Developer and enterprise implications Private Album enhances on-device privacy, but it raises integration questions for third-party backup and MDM solutions. If your app interacts with the Gallery or performs automatic backups, expect to check permissions and avoid exporting protected content. For enterprise IT, Private Album is a potential win for BYOD policies—users gain better control of private media without requiring a separate secure container.

Smarter search and settings organization

One UI 8.5 continues to polish how users find things. Expect subtle improvements in app search, settings discovery, and context-aware suggestions. These aren’t headline-grabbing, but they reduce cognitive load for power users and less technical people alike.

Example workflows

  • New hires troubleshooting company devices will find onboarding steps faster when settings are easier to locate.
  • Frequent toggles (Wi‑Fi, Bluetooth, sound profiles) become quicker to access during meetings or travel.

From a developer perspective, better system-level discovery matters: apps that rely on deep linking or custom settings menus should validate navigation paths and ensure their support articles use the updated terminology and structure.

Small refinements that improve productivity

The update includes a variety of small touches: improved widget behavior, minor camera tweaks, and tighter integration between call UI and messaging. These are the kinds of things that shave seconds off repeated tasks, which adds up for high-usage users.

Concrete examples

  • Lock-screen widgets that surface timely controls mean fewer taps to start a playlist or check calendar events.
  • If camera tweaks include more logical persistence of settings (e.g., remembering last-used focal length), content creators save setup time between shoots.

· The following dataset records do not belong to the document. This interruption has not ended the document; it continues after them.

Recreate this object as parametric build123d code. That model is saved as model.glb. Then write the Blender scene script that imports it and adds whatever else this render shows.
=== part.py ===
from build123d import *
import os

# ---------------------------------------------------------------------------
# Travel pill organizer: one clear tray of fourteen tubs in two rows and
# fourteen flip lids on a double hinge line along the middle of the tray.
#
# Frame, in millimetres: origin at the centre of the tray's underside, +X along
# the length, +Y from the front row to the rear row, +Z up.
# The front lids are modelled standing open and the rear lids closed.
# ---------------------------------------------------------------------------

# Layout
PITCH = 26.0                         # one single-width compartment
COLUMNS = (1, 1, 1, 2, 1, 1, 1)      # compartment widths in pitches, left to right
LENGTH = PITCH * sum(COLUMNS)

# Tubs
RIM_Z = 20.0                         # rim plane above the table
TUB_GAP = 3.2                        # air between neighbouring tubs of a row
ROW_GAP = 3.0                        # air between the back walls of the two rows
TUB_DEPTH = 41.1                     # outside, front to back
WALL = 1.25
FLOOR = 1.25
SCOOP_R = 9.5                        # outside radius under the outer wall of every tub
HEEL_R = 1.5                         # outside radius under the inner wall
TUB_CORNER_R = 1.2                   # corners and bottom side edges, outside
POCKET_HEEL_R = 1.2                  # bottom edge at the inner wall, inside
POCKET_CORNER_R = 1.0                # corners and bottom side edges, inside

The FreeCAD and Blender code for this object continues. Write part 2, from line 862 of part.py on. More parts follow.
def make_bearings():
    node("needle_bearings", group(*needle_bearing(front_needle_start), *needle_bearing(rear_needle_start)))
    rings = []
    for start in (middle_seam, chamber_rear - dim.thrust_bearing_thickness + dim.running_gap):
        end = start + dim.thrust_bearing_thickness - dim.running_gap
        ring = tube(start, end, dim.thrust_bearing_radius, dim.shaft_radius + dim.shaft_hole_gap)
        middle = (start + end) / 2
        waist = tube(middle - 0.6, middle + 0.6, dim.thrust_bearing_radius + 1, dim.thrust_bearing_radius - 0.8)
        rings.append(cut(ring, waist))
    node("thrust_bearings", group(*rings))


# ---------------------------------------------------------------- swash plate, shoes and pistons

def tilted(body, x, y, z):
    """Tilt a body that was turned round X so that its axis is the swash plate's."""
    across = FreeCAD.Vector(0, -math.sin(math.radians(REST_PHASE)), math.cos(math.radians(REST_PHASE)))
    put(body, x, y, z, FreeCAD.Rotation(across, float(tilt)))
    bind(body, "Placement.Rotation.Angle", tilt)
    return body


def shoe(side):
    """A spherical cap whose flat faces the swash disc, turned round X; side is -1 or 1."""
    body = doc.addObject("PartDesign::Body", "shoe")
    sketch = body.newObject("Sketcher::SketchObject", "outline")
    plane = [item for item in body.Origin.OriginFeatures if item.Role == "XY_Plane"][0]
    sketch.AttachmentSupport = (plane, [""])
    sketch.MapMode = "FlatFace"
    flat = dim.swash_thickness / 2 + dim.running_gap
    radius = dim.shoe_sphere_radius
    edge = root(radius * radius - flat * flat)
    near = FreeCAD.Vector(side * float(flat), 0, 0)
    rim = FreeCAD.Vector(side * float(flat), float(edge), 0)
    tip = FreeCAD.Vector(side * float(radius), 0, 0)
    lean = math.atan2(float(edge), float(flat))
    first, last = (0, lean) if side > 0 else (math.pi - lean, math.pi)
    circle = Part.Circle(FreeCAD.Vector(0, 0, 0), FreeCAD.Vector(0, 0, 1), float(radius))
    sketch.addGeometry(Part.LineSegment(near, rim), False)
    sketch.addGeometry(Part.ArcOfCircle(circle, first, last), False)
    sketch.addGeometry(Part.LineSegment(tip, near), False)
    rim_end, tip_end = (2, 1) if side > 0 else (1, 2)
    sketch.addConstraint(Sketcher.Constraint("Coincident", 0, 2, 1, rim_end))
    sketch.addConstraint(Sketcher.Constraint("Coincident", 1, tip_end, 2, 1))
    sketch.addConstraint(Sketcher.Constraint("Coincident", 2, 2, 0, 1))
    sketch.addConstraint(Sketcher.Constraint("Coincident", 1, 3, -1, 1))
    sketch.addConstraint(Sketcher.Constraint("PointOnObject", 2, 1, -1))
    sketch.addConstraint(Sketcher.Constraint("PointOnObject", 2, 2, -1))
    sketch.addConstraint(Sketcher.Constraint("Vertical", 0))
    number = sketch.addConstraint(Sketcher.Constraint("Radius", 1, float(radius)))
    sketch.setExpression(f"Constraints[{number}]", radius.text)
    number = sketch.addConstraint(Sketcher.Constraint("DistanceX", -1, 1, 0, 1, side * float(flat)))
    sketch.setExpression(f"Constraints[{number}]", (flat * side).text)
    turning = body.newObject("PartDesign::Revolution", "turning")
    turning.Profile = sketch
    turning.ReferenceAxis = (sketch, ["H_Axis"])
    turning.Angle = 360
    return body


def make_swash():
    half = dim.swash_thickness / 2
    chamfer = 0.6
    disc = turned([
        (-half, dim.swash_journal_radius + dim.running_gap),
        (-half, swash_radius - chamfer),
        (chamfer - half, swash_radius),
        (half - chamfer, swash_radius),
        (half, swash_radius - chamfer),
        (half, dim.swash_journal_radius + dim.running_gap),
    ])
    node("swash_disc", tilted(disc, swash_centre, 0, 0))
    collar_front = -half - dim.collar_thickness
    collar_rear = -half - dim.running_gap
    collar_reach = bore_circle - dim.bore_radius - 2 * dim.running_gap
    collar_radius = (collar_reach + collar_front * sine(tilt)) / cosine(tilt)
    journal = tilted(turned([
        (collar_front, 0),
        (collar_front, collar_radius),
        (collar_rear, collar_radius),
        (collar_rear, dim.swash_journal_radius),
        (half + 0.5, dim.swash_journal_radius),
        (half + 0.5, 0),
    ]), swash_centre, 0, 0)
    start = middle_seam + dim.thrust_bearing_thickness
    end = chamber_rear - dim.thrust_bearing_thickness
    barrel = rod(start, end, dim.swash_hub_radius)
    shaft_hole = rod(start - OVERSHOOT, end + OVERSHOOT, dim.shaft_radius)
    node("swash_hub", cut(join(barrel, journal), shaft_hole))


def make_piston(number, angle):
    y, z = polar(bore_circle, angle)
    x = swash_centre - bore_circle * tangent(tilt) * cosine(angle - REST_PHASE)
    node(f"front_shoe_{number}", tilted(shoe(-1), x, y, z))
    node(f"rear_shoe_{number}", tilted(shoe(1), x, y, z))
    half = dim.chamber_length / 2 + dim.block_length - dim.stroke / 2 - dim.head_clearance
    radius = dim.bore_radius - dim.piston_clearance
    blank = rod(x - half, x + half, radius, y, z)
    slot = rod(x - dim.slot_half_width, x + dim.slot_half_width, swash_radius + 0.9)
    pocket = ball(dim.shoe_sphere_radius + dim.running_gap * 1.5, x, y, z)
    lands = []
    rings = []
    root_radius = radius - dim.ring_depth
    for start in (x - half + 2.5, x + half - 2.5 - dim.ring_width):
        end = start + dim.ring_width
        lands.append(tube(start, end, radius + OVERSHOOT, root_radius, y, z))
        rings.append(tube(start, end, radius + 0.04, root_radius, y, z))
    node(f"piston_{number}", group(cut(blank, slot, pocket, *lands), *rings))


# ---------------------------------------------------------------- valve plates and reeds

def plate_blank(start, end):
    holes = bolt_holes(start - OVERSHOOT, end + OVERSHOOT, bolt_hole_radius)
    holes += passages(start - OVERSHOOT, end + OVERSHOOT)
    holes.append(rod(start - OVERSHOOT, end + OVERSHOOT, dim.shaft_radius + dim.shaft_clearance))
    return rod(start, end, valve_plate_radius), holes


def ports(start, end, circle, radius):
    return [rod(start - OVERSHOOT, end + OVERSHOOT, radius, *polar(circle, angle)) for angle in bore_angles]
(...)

These optimizations are especially useful for teams that treat phones as work tools: faster time-to-action improves responsiveness and reduces friction in customer-facing workflows.

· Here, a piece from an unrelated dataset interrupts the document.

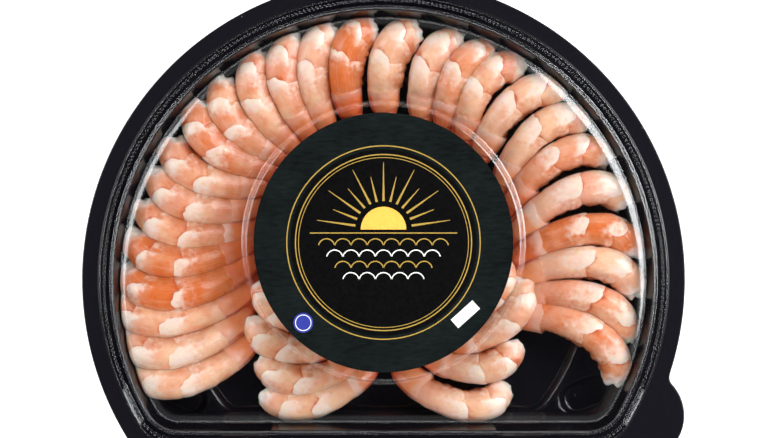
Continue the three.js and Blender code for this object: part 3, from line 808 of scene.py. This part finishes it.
def makeShrimp(index, row, side, lay, look):
    spine = Spine(row, side, lay)
    draws = random.Random(shrimp["seed"] + index)
    seed = Vector([draws.uniform(-900, 900) for _ in range(3)])
    joint = shrimp["ringJoint"] + draws.uniform(*shrimp["jointPlay"])
    segment = shrimp["segment"] * draws.uniform(*shrimp["segmentPlay"])
    rim = draws.uniform(*shrimp["paleRim"])
    # the shrimp on the right lie more openly, with dark gaps under their bellies
    bellyIn = shrimp["bellyIn"]
    if index + 1 >= shrimp["openFrom"]:
        bellyIn += shrimp["bellyOpen"]
    elif index + 1 >= shrimp["shutFrom"]:
        bellyIn += shrimp["bellyShut"]
    sides, ringCount = shrimp["sides"], shrimp["rings"]
    start = envelope[0][0]
    loops, maps, tints = [], [], []
    closing = [(1.0, 1.0), (0.999, 0.8), (0.994, 0.5), (0.99, 0.2)]
    places = [(start + (1 - start) * i / ringCount, 1.0) for i in range(ringCount)] + closing
    for t, shrink in places:
        middle = spine.at(t)
        heading, back, flank = spine.axes(t)
        deep, wide = envelopeAt(t)
        ragged = smoothStep(shrimp["raggedFrom"], 1.0, t)
        tipRound = sqrt(smoothStep(start - 0.001, start + 0.05, t)) if t < start + 0.05 else 1
        bare = smoothStep(joint - 0.006, joint + 0.012, t)
        shellLip = shrimp["shellLip"] * smoothStep(-0.1, 0.05, t) * (1 - bare)
        loop, ringMap, ringTint = [], [], []
        for k in range(sides):
            a = 2 * pi * k / sides
            cosine, sine = cos(a), sin(a)
            angle = degrees(acos(cosine))
            aim = back * cosine + flank * sine
            probe = middle + aim * 7 + seed
            along = (t - joint) / segment
            for size, strength in shrimp["borderBends"]:
                along += strength * noise.noise(probe / size)
            belly = smoothStep(*shrimp["bellyTurn"], angle) * bare
            fine = noise.noise(probe / shrimp["fineMm"])
            notch = abs(noise.noise(probe / shrimp["notchMm"])) + shrimp["fineNotch"] * abs(fine)
            lump = shrimp["lump"] * noise.noise(probe / shrimp["lumpMm"]) + shrimp["fineLump"] * fine
            lump += belly * (shrimp["bellyJag"] * notch - bellyIn) + shrimp["ragged"] * ragged * fine
            grow = 1 + segmentRelief(along, angle)
            up = cosine * deep * look["size"] * shrimp["depth"] / 2 * grow
            over = sine * wide * look["size"] * shrimp["width"] / 2 * grow
            point = middle + (back * up + flank * over + aim * (lump + shellLip)) * shrink * tipRound
            frayed = noise.noise(probe / shrimp["frayMm"] + Vector((40, 0, 0)))
            point += heading * ragged * (shrimp["fray"] * frayed * shrink - shrimp["fraySink"])
            loop.append(press(point))
            ringMap.append(Vector((along, cosine, sine)))
            edge = t + 0.06 * noise.noise(probe / shrimp["whiteMm"])
            whitened = shrimp["white"] * smoothStep(*shrimp["whiteFrom"], edge)
            ringTint.append(Vector((look["warm"], rim, whitened)))
        loops.append(loop)
        maps.append(ringMap)
        tints.append(ringTint)
    bm = bmesh.new()
    mapLayer = bm.verts.layers.float_vector.new("fleshMap")
    tintLayer = bm.verts.layers.float_vector.new("fleshTint")
    rings = extrudeLoops(bm, loops)
    for ring, ringMap, ringTint in zip(rings, maps, tints):
        for vert, mapped, tinted in zip(ring, ringMap, ringTint):
            vert[mapLayer] = mapped
            vert[tintLayer] = tinted
    capRing(bm, rings[0])
    capRing(bm, rings[-1])
    bmesh.ops.recalc_face_normals(bm, faces=bm.faces)
    addBlades(bm, spine, look, mapLayer, tintLayer)
    name = f"shrimp_{index + 1:02d}"
    finishPiece(bm, name + "_flesh", [fleshMaterial], [name])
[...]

What this means for businesses and developers

  1. Prioritize on-device privacy: Features like Private Album indicate user demand for local-first privacy controls. Apps handling sensitive media should respect system privacy layers and avoid assumptions about where files will be stored.
  2. Revisit integration points: Direct Voicemail and improved search suggest Samsung is refining the core phone and system UX. If your app integrates with telephony, messaging, or gallery APIs, test against the One UI 8.5 beta to catch edge cases.
  3. Design for short interactions: The trend toward faster skimmable content (transcribed voicemails, condensed notifications) rewards apps that provide concise, actionable bites of information. Think clear CTAs and single-tap responses.

Three implications for the near future

  • On-device intelligence will become a baseline expectation. As manufacturers ship more local processing (for voice, images, and privacy), users will expect snappier features that don’t rely on cloud latency.
  • Privacy-first UX will expand across OS layers. Private Album is one example; similar controls for messages, files, and app data will follow, reshaping how enterprises manage BYOD devices.
  • Incremental UX wins matter for adoption. Large OS releases drive headlines, but frequent iterative improvements are often what keeps users loyal and increases device retention.

How to prepare and test

If you manage apps or corporate fleets, install the One UI 8.5 beta on a test device and perform these checks:

  • Verify voicemail handling in your telephony integrations.
  • Ensure camera and gallery interactions don’t access or expose protected content from Private Album.
  • Revalidate deep links and settings shortcuts used in your onboarding or support flows.

For individual users: try the new features with real-world tasks—store a sensitive document in Private Album, read a voicemail transcript, and notice where the workflow saves time or needs manual verification.

One UI 8.5 may not radically change how you use a Galaxy phone, but the sum of its refinements—faster voicemail triage, a secure photo stash, and usability polish—translates into fewer interruptions and better control over private data. That’s the kind of progress that quietly improves daily digital life.